Trump doesn’t even attend presidential security briefings. To him, knowledge is an unnecessary encumbrance. Rather than consult or appoint experts, he relies on his own “very good brain” and proffers cabinet positions to cronies who have no governmental or public service experience at all. It has been widely reported that his vocabulary hovers around the sixth grade level; linguists and cognitive scientists tell us that the quality of our thoughts and our ability to articulately express them are intensely correlated. You cannot divorce language from ideas. And if you are deficient in one, you are deficient in the other.
So – in short – Trump violates everything we are taught to prize as “moral.” To suggest otherwise is to enter the comic sphere of paid spokespeople like Kelly Anne Conway, who – in order to defend her boss – is forced to divorce syntax from meaning, images from their obvious context, and to serially deny any inconvenient facts.
So by any commonly shared perception, whether we are on the right or on the left, we must agree that Trump – by definition – is an immoral man.
When I raise this with Trump advocates, they employ one of two equally false arguments to defend their support; they attempt to define Trump by comparing him to Hillary Clinton, whom they find equally or more odious, OR they throw up in their hands in frustration, cry that politics is at best a dirty game, that elected officials are all liars and thieves, and they can only hope Trump won’t be the worst of them.
The first argument is irrelevant, because innate in the very definition of morality is the notion that it is absolute; it is not relative. So to paint Hillary as immoral is pointless when it comes to assessing Trump.
The second argument is nihilistic, and nihilism refutes the existence of morality in the first place.

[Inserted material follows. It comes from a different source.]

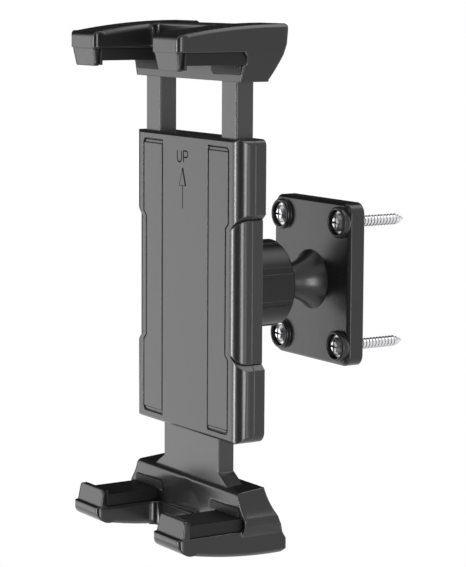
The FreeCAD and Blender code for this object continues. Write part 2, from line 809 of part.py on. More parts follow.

Again, Trump’s failings are not mere personality defects or style issues or reality TV quirks; they are symptoms of profound moral decay. And yet, for almost half of American voters, not a single one of these soul-killing deficits rendered him unsuitable for arguably the most powerful elected office in the known world.
So we are left with a vexing, even appalling question: Can you consider yourself a moral person if you voted for an obviously immoral man?
I’m not so sure that you can.
And that’s why the morning after I woke up from the election, I had the queasy realization that – in a nation I once believed was tethered together by some kind of ethical common ground – I am surrounded by people with hearts, as dark and malleable as, Trump himself.
That’s why I am losing sleep, and casting wary, suspicious eyes at fellow travelers, exiling former Facebook friends to oblivion, and finding anxious solace in my liberal New York echo chamber. The United States used to be a moral beacon for the world, despite the limitations of its leaders. Now, I worry, it’s rotting from within.